L'ODJ Média

Quand la ferveur sportive rencontre l’économie politique


Rédigé par le Mardi 21 Octobre 2025

La nuit de la victoire a fait vibrer les rues, les écrans et les conversations. Elle a aussi posé, avec fracas, une question que l’on préfère souvent remettre à demain : que nous disent les triomphes sportifs de nos priorités collectives ? En tant qu’économiste du sport, je ne vois ni contradiction ni cynisme à célébrer un titre mondial tout en exigeant des soins de santé dignes et une école plus juste. Je vois, au contraire, la frontière fine où se négocie l’allocation de nos ressources, de notre attention, et—plus subtilement—de notre consentement.



Après la liesse : l’heure des comptes, pas des contes

Quand la ferveur sportive rencontre l’économie politique
Le sport est une puissance économique : moteur d’emplois, aimant à investissements, levier d’image-pays, accélérateur d’infrastructures. Utilisé avec méthode, il produit des effets d’entraînement mesurables : hausse du tourisme, recettes fiscales additionnelles, chaînes de valeur locales. Il structure aussi un capital immatériel rare—confiance, fierté, narration commune—qui facilite l’investissement privé et l’initiative sociale. Nier ces externalités positives reviendrait à ignorer un pan entier de l’économie contemporaine.

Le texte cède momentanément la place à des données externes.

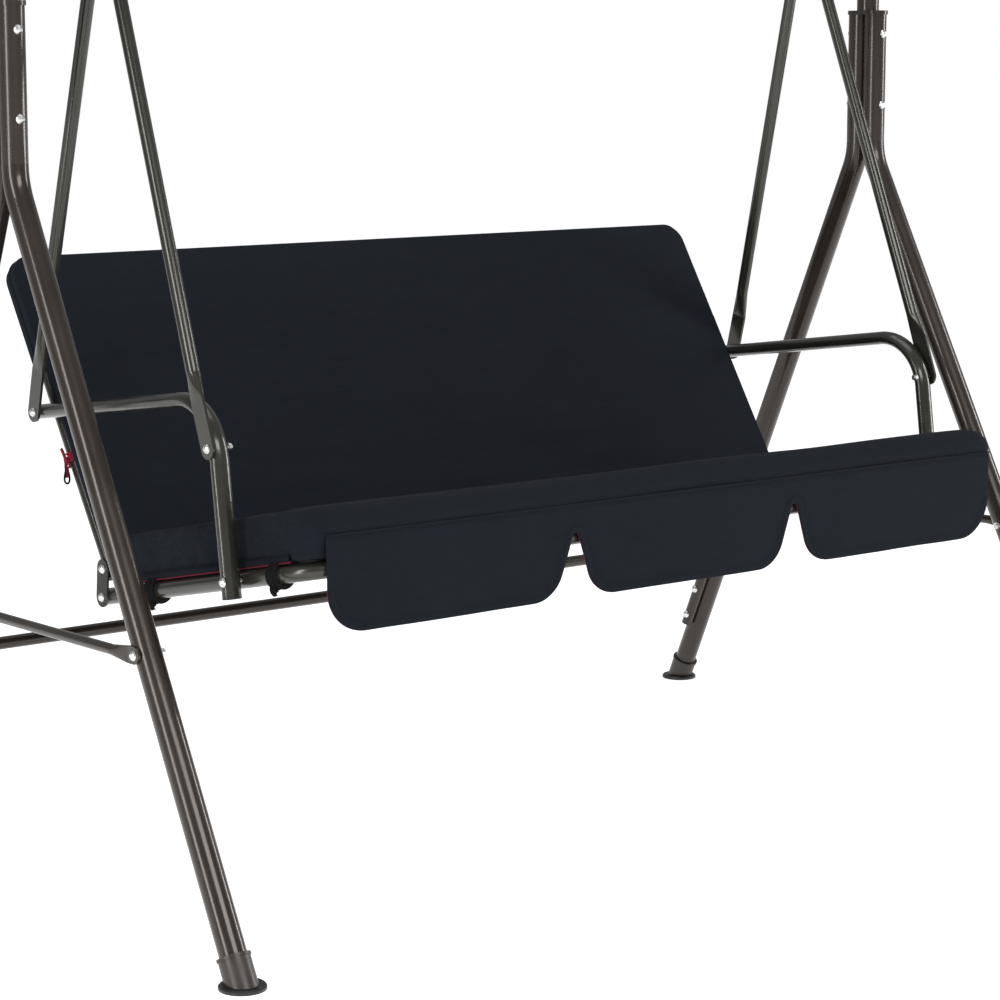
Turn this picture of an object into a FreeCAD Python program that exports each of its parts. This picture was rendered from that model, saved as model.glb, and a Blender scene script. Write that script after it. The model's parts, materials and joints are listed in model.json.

Mais la macroéconomie des méga-événements a ses lois. D’abord, le coût d’opportunité : un dirham dépensé ici n’est pas dépensé là. Quand les jeunes descendent dans la rue pour dire « santé et éducation d’abord », ils ne s’opposent pas à la victoire ; ils arbitrent, comme tout bon ministre des finances devrait le faire, entre rendement social à court terme et productivité collective à long terme. Ensuite, l’« effet vitrine » : plus la lumière est forte sur la pelouse, plus l’ombre peut s’épaissir ailleurs—là où les retards d’exécution, les surcoûts et les renoncements budgétaires se remarquent moins. Enfin, la « dépendance au sentier » : une fois lancée, la trajectoire d’investissement sportif crée ses propres rentes et ses clientèles, difficiles à réformer sans volonté politique et transparence contractuelle.

Les annonces budgétaires récentes en faveur de la santé et de l’éducation constituent, sur le papier, un correctif bienvenu. Elles répondent à une demande sociale nette et à une logique économique simple : le capital humain est l’actif le plus rentable d’un pays. Mais l’histoire budgétaire enseigne que l’essentiel ne se joue pas au moment de l’annonce—il se joue à l’exécution : qualité de la dépense, gouvernance des marchés publics, délais, maintenance, contrôle citoyen. Sans cela, l’élévation des crédits reste un multiplicateur faible, rongé par l’inefficience.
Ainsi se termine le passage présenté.